Una mattina i nazisti si erano presentati da Pablo Casals, nel paesino dove si nascondeva e faceva la fame. A lui, feroce antifranchista, avevano chiesto di suonare a Berlino; al suo rifiuto gli chiesero – almeno – di suonare qualcosa per loro. Il suo vecchio amico rifiutò ancora, pur temendo per la sua vita, ma i nazisti se ne andarono senza fargli nulla.

E Furtwängler? Cortot lo aveva incontrato a Berlino. Lui aveva suonato persino per il compleanno del Führer, sarà pure che non fece mai il saluto nazista e si rifiutò di stringere la mano a Goebbels, ma, a lui, nel 1949 offriranno la direzione della Chicago Symphony Orchestra (e poco conta se i musicisti ebrei si rifiuteranno di suonare con lui).

Cortot è “persona non grata”, non potrà suonare per un anno ed, in Francia, il suo nome sarà, a lungo, screditato.

E’ il 1839. Chopin è a Parigi. Ha pubblicato i “Preludi”. In pochi li hanno capiti: troppo diversi, indecifrabili, informi, brevi, iconoclasti. Schumann li definirà: "rovine e penne d'aquila".

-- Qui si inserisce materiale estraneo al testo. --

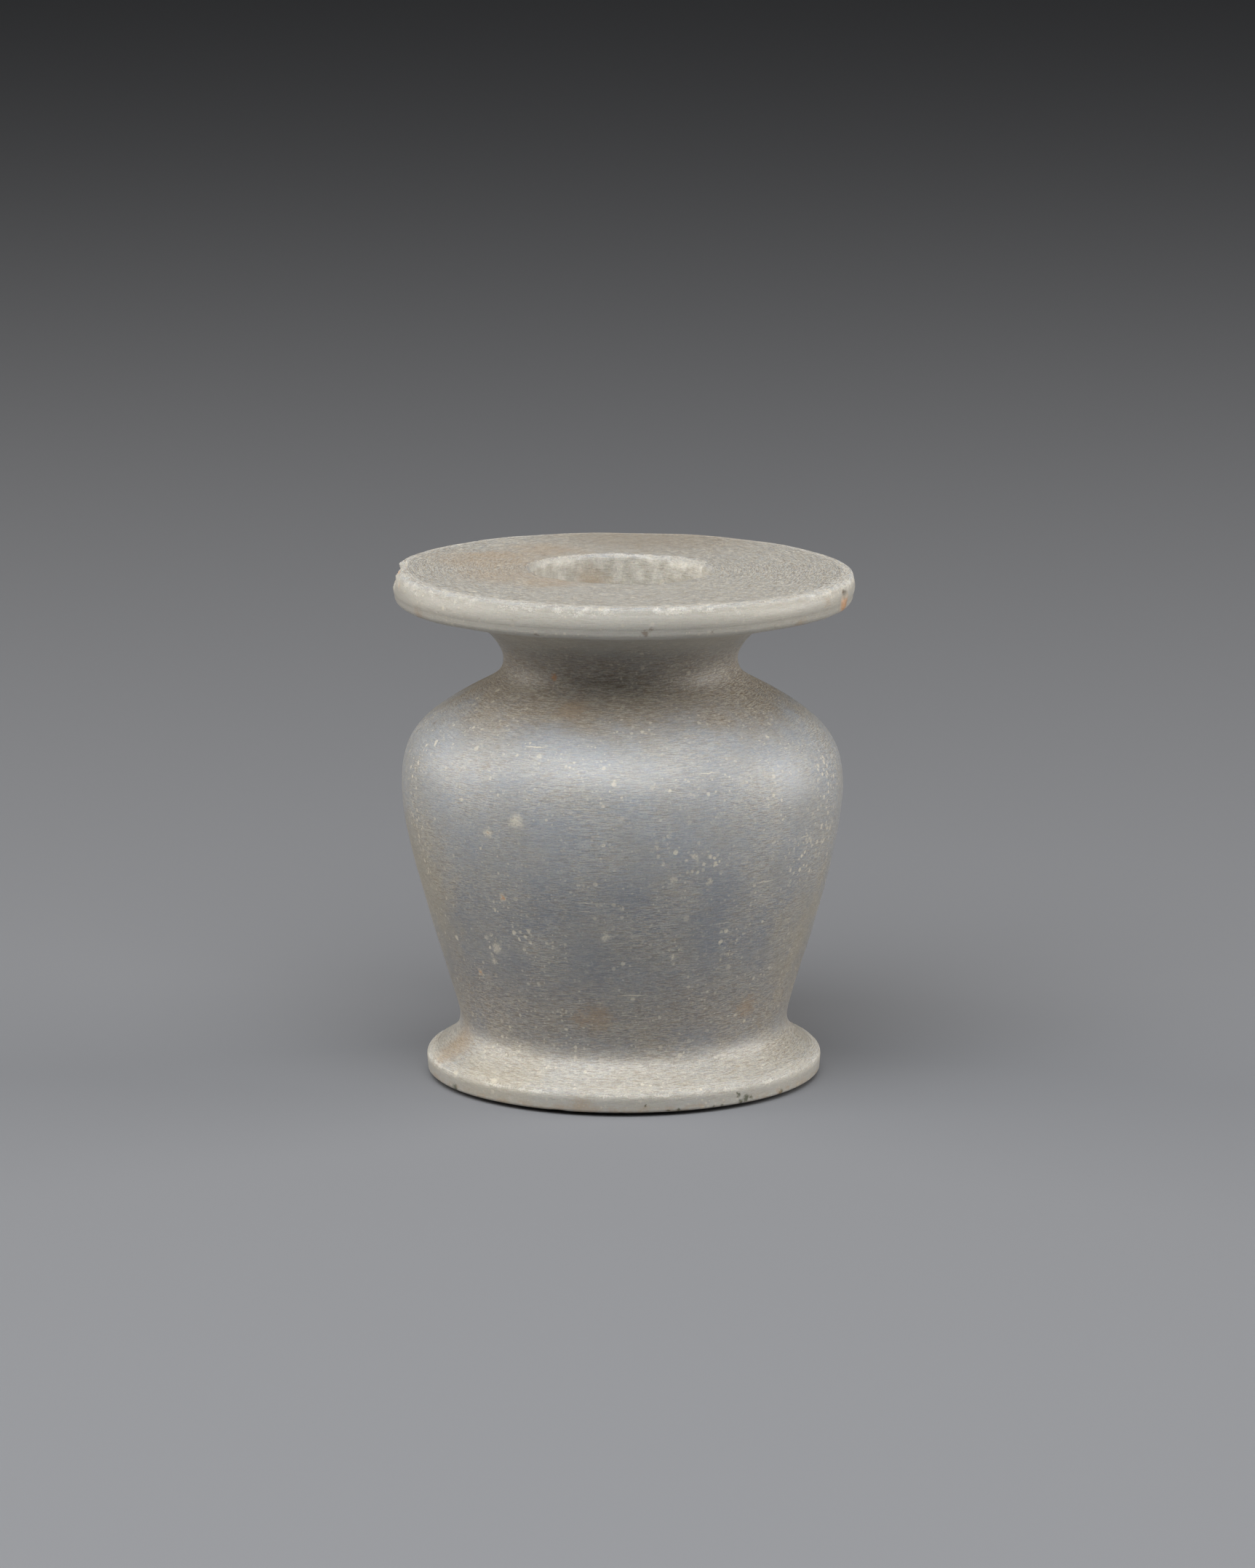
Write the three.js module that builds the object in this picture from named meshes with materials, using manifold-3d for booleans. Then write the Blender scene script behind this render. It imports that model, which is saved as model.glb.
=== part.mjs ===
// A small cosmetics jar carved from one block of pale stone: a flat disc rim over a
// narrow neck, a round shoulder on a body that tapers down, and a flared disc foot.
// A straight bore runs down from the mouth and leaves a thick floor.
// Millimetres, +Z up, origin at the middle of the underside. -Y is the front.

import * as THREE from 'three';
import { mergeVertices } from 'three/addons/utils/BufferGeometryUtils.js';
import Module from 'manifold-3d';

const wasm = await Module();
wasm.setup();

// Heights of the stretches, stacked from the underside up
const footEdgeHeight = 2.4;
const footFlareHeight = 3.35;
const bodyHeight = 23.05;
const shoulderHeight = 12.5;
const throatHeight = 5.5;
const rimThickness = 3.2;

// Radii and walls
const footRadius = 19.37;
const waistRadius = 16.08;
const bellyRadius = 21.53;
const rimRadius = 22.38;
const boreRadius = 8.85;
const neckWall = 2.51;
const floorThickness = 7;

// Roundings
const footLowerRounding = 0.6;
const footUpperRounding = 0.5;
const rimLowerRounding = 0.5;
const rimUpperRounding = 0.5;
const lipRounding = 0.5;
const floorRounding = 2;

// How far the foot's edge leans in at the sole, and the rim's edge swells at its middle
const footBatter = 0.1;
const rimSwelling = 0.2;

// The hand of the maker: the top leans down to the right and the bore sits off the axis
const topLeanDegrees = 0.6;
const boreOffset = -0.3;

// Losses. Azimuth is counted in degrees from +X towards the back, and slant is how far the
// scar faces up. Each bites into the stone by a depth, and is so wide and so tall
const rimLeftChip = { azimuth: 172, slant: 38, bite: 0.8, width: 9, tall: 2.4 };
const rimRightChip = { azimuth: -19, slant: -12, bite: 0.35, width: 1.8, tall: 2.3 };
const footLeftChip = { azimuth: 158, slant: 40, bite: 0.6, width: 5, tall: 1.7 };

// How the curves bend, as shares of the stretch that each one spans
const flareBend = { inward: 0.92, upward: 0.42, atWaist: 0.28 };
const bodyBend = { atWaist: 0.09, atBelly: 0.3 };
const shoulderSlope = { inward: 0.748, upward: 0.77 };
const shoulderBend = { atBelly: 0.37, outward: 0.78, downward: 0.325 };
const hollowBend = { inward: 0.68, upward: 0.32, atNeck: 0.115 };
const throatBend = { atNeck: 0.25, outward: 0.33, upward: 0.82 };
const throatEnd = { outward: 0.56, upward: 0.93 };

// Levels and radii that follow from the sizes above
const waistLevel = footEdgeHeight + footFlareHeight;
const bellyLevel = waistLevel + bodyHeight;
const neckLevel = bellyLevel + shoulderHeight;
const rimLevel = neckLevel + throatHeight;
const topLevel = rimLevel + rimThickness;
const neckRadius = boreRadius + neckWall;

// Steps round the axis, and along each kind of stretch in the outline
const turnSteps = 64;
const longSteps = 8;
const shortSteps = 5;
const roundingSteps = 2;

const stone = new THREE.MeshStandardMaterial({ color: 0xbab4a9, roughness: 0.5, metalness: 0 });

const mix = THREE.MathUtils.lerp;

// The point that is some shares of the way across and up from one point to another
function mixPoint(from, to, across, up) {
  return [mix(from[0], to[0], across), mix(from[1], to[1], up)];
}

// Adds the points of a curve to an outline, without its first point
function follow(outline, curve, steps) {
  outline.push(...curve.getPoints(steps).slice(1));
}

// A Bezier curve of two, three or four corners given as [radius, level]
function curveThrough(...corners) {
  const points = corners.map(([radius, level]) => new THREE.Vector2(radius, level));
  if (points.length === 2) return new THREE.LineCurve(...points);
  if (points.length === 3) return new THREE.QuadraticBezierCurve(...points);
  return new THREE.CubicBezierCurve(...points);
}

// The outline of the unbored jar, from the axis at the underside to the axis at the top
function jarOutline() {
  const outline = [new THREE.Vector2(0, 0)];
  const add = (steps, ...corners) => follow(outline, curveThrough(...corners), steps);

  // Foot: a disc with a slightly battered edge and two soft arrises
  const footLow = [footRadius - footBatter, footLowerRounding];
  const footSole = [footLow[0] - footLowerRounding, 0];
  const footHigh = [footRadius, footEdgeHeight - footUpperRounding];
  const flareStart = [footRadius - footUpperRounding, footEdgeHeight + 0.3 * footUpperRounding];
  add(1, [0, 0], footSole);
  add(roundingSteps, footSole, [footLow[0], 0], footLow);
  add(1, footLow, footHigh);
  add(roundingSteps, footHigh, [footRadius, footEdgeHeight], flareStart);

  // Flare of the foot: it sweeps in and up to the upright waist
  const waist = [waistRadius, waistLevel];
  const flareLow = mixPoint(flareStart, waist, flareBend.inward, flareBend.upward);
  const flareHigh = [waistRadius, waistLevel - flareBend.atWaist * footFlareHeight];
  add(shortSteps, flareStart, flareLow, flareHigh, waist);

  // Body: upright at the waist and at the belly, nearly straight between
  const belly = [bellyRadius, bellyLevel];
  const bodyLow = [waistRadius, waistLevel + bodyBend.atWaist * bodyHeight];
  const bodyHigh = [bellyRadius, bellyLevel - bodyBend.atBelly * bodyHeight];
  add(longSteps, waist, bodyLow, bodyHigh, belly);

  // Shoulder: a full round that turns into the hollow of the neck on one slope
  const neck = [neckRadius, neckLevel];
  const slope = mixPoint(belly, neck, shoulderSlope.inward, shoulderSlope.upward);
  const shoulderLow = [bellyRadius, bellyLevel + shoulderBend.atBelly * shoulderHeight];
  const shoulderHigh = mixPoint(slope, belly, shoulderBend.outward, shoulderBend.downward);
  const hollowLow = mixPoint(slope, neck, hollowBend.inward, hollowBend.upward);
  const hollowHigh = [neckRadius, neckLevel - hollowBend.atNeck * shoulderHeight];
  add(longSteps, belly, shoulderLow, shoulderHigh, slope);
  add(shortSteps, slope, hollowLow, hollowHigh, neck);

  // Throat: a trumpet that runs out under the rim
  const throat = mixPoint(neck, [rimRadius, rimLevel], throatEnd.outward, throatEnd.upward);
  const throatLow = [neckRadius, neckLevel + throatBend.atNeck * throatHeight];
  const throatHigh = mixPoint(neck, throat, throatBend.outward, throatBend.upward);
  add(shortSteps, neck, throatLow, throatHigh, throat);

  // Rim: a flat disc with a swelling edge
  const edgeRadius = rimRadius - rimSwelling / 2;
  const rimUnder = [edgeRadius - rimLowerRounding, rimLevel];
  const rimLow = [edgeRadius, rimLevel + rimLowerRounding];
  const rimSwell = [edgeRadius + rimSwelling, rimLevel + rimThickness / 2];
  const rimHigh = [edgeRadius, topLevel - rimUpperRounding];
  const rimTop = [edgeRadius - rimUpperRounding, topLevel];
  add(1, throat, rimUnder);
  add(roundingSteps, rimUnder, [edgeRadius, rimLevel], rimLow);
  add(roundingSteps, rimLow, rimSwell, rimHigh);
  add(roundingSteps, rimHigh, [edgeRadius, topLevel], rimTop);
  add(1, rimTop, [0, topLevel]);
  return outline;
}

// The outline of the space in the jar, from the axis at the floor to the axis over the top
function boreOutline() {
  const outline = [new THREE.Vector2(0, floorThickness)];
  const add = (steps, ...corners) => follow(outline, curveThrough(...corners), steps);
  const floorEdge = [boreRadius - floorRounding, floorThickness];
  const wallLow = [boreRadius, floorThickness + floorRounding];
  const wallHigh = [boreRadius, topLevel - lipRounding];
  const lip = [boreRadius + lipRounding, topLevel];
  const over = topLevel + rimThickness;
  add(1, [0, floorThickness], floorEdge);
  add(roundingSteps + 1, floorEdge, [boreRadius, floorThickness], wallLow);
  add(1, wallLow, wallHigh);
  add(roundingSteps, wallHigh, [boreRadius, topLevel], lip);
  add(1, lip, [lip[0], over]);
  add(1, [lip[0], over], [0, over]);
  return outline;
}

// Turns an outline about the Z axis
function turned(outline) {
  return new THREE.LatheGeometry(outline, turnSteps).rotateX(Math.PI / 2);
}

// Leans what lies above a level: the right side goes down, the left side up
function leanAbove(geometry, level) {
  const position = geometry.attributes.position;
  const fall = Math.tan(THREE.MathUtils.degToRad(topLeanDegrees));
  for (let i = 0; i < position.count; i++) {
    if (position.getZ(i) > level) position.setZ(i, position.getZ(i) - position.getX(i) * fall);
  }
  return geometry;
}

// A closed geometry as a solid, with shared corners merged and empty triangles dropped
function toSolid(geometry) {
  geometry.deleteAttribute('normal');
  geometry.deleteAttribute('uv');
  const merged = mergeVertices(geometry, 1e-4);
  const corners = Array.from(merged.index.array);
  const kept = [];
  for (let i = 0; i < corners.length; i += 3) {
    const triangle = corners.slice(i, i + 3);
    if (new Set(triangle).size === 3) kept.push(...triangle);
  }
  return new wasm.Manifold(new wasm.Mesh({
    numProp: 3,
    vertProperties: new Float32Array(merged.attributes.position.array),
    triVerts: new Uint32Array(kept),
  }));
}

function toGeometry(solid) {
  const mesh = solid.getMesh();
  const geometry = new THREE.BufferGeometry();
  geometry.setAttribute('position', new THREE.BufferAttribute(mesh.vertProperties, 3));
  geometry.setIndex(new THREE.BufferAttribute(mesh.triVerts, 1));
  geometry.computeVertexNormals();
  return geometry;
}

// A flat lens that takes a shallow flake off an edge at the given radius and level. It is
// three bites thick, so that a third of it is sunk into the stone, where it is widest
function chip({ azimuth, slant, bite, width, tall }, radius, level) {
  const { degToRad } = THREE.MathUtils;
  const thickness = 3 * bite;
  const reach = Math.sqrt(1 - (1 / 3) ** 2);
  const lens = new THREE.SphereGeometry(0.5, 16, 10);
  lens.scale(thickness, width / reach, tall / reach);
  lens.translate(thickness / 2 - bite, 0, 0);
  lens.rotateY(-degToRad(slant));
  lens.translate(radius, 0, level);
  return toSolid(lens.rotateZ(degToRad(azimuth)));
}

const block = toSolid(leanAbove(turned(jarOutline()), topLevel - rimUpperRounding / 2));
const bore = toSolid(leanAbove(turned(boreOutline()), topLevel - lipRounding / 2));

const jarSolid = block
  .subtract(bore.translate([boreOffset, 0, 0]))
  .subtract(chip(rimLeftChip, rimRadius, topLevel))
  .subtract(chip(rimRightChip, rimRadius, rimLevel + rimThickness / 2))
  .subtract(chip(footLeftChip, footRadius, footEdgeHeight));

const jar = new THREE.Mesh(toGeometry(jarSolid), stone);
jar.name = 'jar';

const group = new THREE.Group();
group.add(jar);

export default group;
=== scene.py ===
"""A small cosmetics jar carved from one block of pale, slightly translucent stone.

The jar is one closed surface: an outline of Bezier stretches is carried round the axis,
wobbles a little as handwork does, and loses flakes at its edges. One stone material
follows the outline with streaks of turning, flecks, stains and worn edges.
Shape code is in metres. Patterns in the material are in millimetres.
"""

import math
from types import SimpleNamespace

import bpy
import numpy as np
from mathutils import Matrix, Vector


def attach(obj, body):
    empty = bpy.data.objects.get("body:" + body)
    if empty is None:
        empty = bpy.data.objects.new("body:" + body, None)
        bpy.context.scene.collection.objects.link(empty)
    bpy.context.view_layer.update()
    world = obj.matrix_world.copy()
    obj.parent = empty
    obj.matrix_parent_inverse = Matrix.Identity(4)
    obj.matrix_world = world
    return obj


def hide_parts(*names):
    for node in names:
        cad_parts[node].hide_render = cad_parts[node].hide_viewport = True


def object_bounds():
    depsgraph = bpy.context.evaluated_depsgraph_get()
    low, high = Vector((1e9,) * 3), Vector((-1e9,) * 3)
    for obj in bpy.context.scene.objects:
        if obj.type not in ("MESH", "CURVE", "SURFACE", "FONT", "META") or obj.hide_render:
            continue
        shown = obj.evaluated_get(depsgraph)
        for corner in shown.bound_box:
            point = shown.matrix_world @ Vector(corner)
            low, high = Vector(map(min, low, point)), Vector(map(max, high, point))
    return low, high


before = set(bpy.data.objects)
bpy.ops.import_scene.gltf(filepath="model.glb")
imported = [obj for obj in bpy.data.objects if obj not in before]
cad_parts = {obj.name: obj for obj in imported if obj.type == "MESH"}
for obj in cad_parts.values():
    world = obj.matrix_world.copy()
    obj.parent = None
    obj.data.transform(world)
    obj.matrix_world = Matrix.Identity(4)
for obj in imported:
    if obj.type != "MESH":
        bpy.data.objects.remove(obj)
cad_low, cad_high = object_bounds()

bl_info = {
    "name": "Stone jar",
    "version": (1, 0, 0),
    "blender": (4, 5, 0),
    "location": "3D View > Sidebar > Stone jar",
    "description": "Carves a small cosmetics jar of pale stone and sets it in a plain studio",
    "category": "Object",
}

MM = 0.001

# The top leans down to the right, so the frame's highest corner is at the left, where the
# flat of the top ends, at a share of the rim's radius
TOP_LEAN = math.radians(0.6)
TOP_END = 0.97
RIM_RADIUS = (cad_high.x - cad_low.x) / 2
HEIGHT = cad_high.z - TOP_END * RIM_RADIUS * math.tan(TOP_LEAN)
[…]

Con George (dov’è ormai Aurore?) non va. Lui si scopre a ricordare ancora Costanza, lei lo cura ma è più un terzo figlio che un amante. Lui la segue ancora a Nohant ma odia l’ambiente che li circonda. Lei non sopporta il suo rapporto con sua figlia Solange. Lui è capriccioso e scostante.

Nel 1847 tornerà a Parigi. Morirà due anni dopo.

George scrive “Lucrezia Floriani”, il protagonista maschile, quel principe Karol, "esclusivo nei suoi sentimenti e nelle sue esigenze", forse è il suo Fred.

E’ il 19XX, un giovane studentello si aggira per negozi di dischi. Scioccherello e presuntuoso crede che la Musica sia Una e che la Bellezza sia una tavola imbandita. E lui vuole assaggiare tutto.

Solo dopo capirà che l’Arte non spiega la Vita, aiuta solo a sopportarla.

Cortot e Chopin sono lì che lo aspettano.

Destino.

E’ il 1838. Preludio n.8 in fa diesis minore. Fuori piove. E’ un temporale. Il motivo, complesso e agitato, è affidato alla mano destra. Tre elementi ritmici diversi. Aurore non torna, “lo sa che non voglio che vada in giro con questo tempo”. Il pollice suona dei trentaduesimi frammisti alle note melodiche. “Dov’è! Perché non torna!”.

“Fred! Oh Fred! Eccomi, mammina è tornata”.